## Set task
Pull out every line in the data that has the string "their" in it.

## Data provided
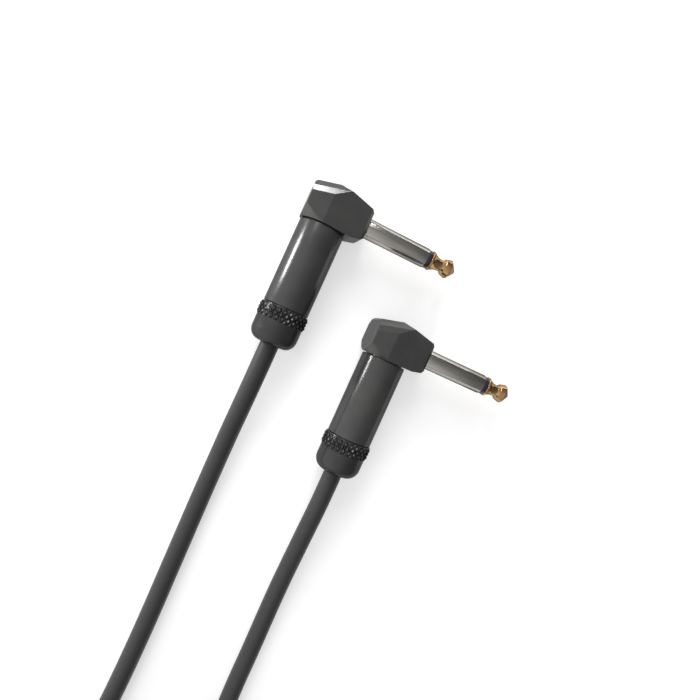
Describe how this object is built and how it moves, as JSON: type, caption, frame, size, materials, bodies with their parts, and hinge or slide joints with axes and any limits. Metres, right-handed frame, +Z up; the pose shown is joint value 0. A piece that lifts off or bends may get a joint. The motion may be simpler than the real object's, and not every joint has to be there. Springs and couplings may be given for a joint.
{
  "type": "instrument cable",
  "caption": "Screened instrument cable with a right-angle 6.35 mm phone plug on each end, screw-off end caps and the spare length tied in a round coil.",
  "frame": {"origin": "on the surface that the plugs lie on, under the middle of the box round both plugs", "axes": "+Z up, +X along both shafts towards their tips, -Y down both barrels towards the cord"},
  "size_m": [0.1086, 0.2985, 0.028],
  "materials": {
    "shell": "satin black anodised",
    "nickel": "nickel plated, turned",
    "gold": "gold plated, polished",
    "insulator": "gloss",
    "nylon": "satin",
    "fibre": "matte",
    "lug_brass": "tinned and pressed",
    "jacket": "matte",
    "core": "satin",
    "copper": "twisted strands",
    "tie": "woven"
  },
  "bodies": {
    "cable": {"head_a": "shell", "sleeve_a": "nickel", "tip_ring_a": "insulator", "tip_contact_a": "gold", "shaft_tube_a": "nylon", "rod_washer_a": "fibre", "tip_lug_a": "lug_brass", "rod_nut_a": "lug_brass", "ground_lug_a": "lug_brass", "barrel_a": "shell", "barrel_liner_a": "fibre", "cord_chuck_a": "nylon", "cord_tail_a": "jacket", "core_wire_a": "core", "screen_pigtail_a": "copper", "head_b": "shell", "sleeve_b": "nickel", "tip_ring_b": "insulator", "tip_contact_b": "gold", "shaft_tube_b": "nylon", "rod_washer_b": "fibre", "tip_lug_b": "lug_brass", "rod_nut_b": "lug_brass", "ground_lug_b": "lug_brass", "barrel_b": "shell", "barrel_liner_b": "fibre", "cord_chuck_b": "nylon", "cord_tail_b": "jacket", "core_wire_b": "core", "screen_pigtail_b": "copper", "cord_run_a": "jacket", "cord_coil": "jacket", "cord_run_b": "jacket", "coil_tie": "tie"},
    "thrust_a": {"thrust_ring_a": "lug_brass"},
    "cap_a": {"end_cap_a": "shell"},
    "thrust_b": {"thrust_ring_b": "lug_brass"},
    "cap_b": {"end_cap_b": "shell"}
  },
  "joints": [
    {"name": "cap_a_travel", "type": "slide", "parent": "cable", "child": "thrust_a", "axis": [0, -1, 0], "range_m": [0, 0.0045]},
    {"name": "cap_a_turn", "type": "hinge", "parent": "thrust_a", "child": "cap_a", "pos_m": [-0.0357, -0.0029, 0.00795], "axis": [0, -1, 0], "range_deg": [0, 1620]},
    {"name": "cap_b_travel", "type": "slide", "parent": "cable", "child": "thrust_b", "axis": [0, -1, 0], "range_m": [0, 0.0045]},
    {"name": "cap_b_turn", "type": "hinge", "parent": "thrust_b", "child": "cap_b", "pos_m": [-0.0007, -0.0319, 0.00795], "axis": [0, -1, 0], "range_deg": [0, 1620]}
  ],
  "couplings": [
    {"joint": "cap_a_travel", "follows": "cap_a_turn", "m_per_rad": 0.00015915},
    {"joint": "cap_b_travel", "follows": "cap_b_turn", "m_per_rad": 0.00015915}
  ]
}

## Task answer
Describe how this object is built and how it moves, as JSON: type, caption, frame, size, materials, bodies with their parts, and hinge or slide joints with axes and any limits. Metres, right-handed frame, +Z up; the pose shown is joint value 0. A piece that lifts off or bends may get a joint. The motion may be simpler than the real object's, and not every joint has to be there. Springs and couplings may be given for a joint.
  "frame": {"origin": "on the surface that the plugs lie on, under the middle of the box round both plugs", "axes": "+Z up, +X along both shafts towards their tips, -Y down both barrels towards the cord"},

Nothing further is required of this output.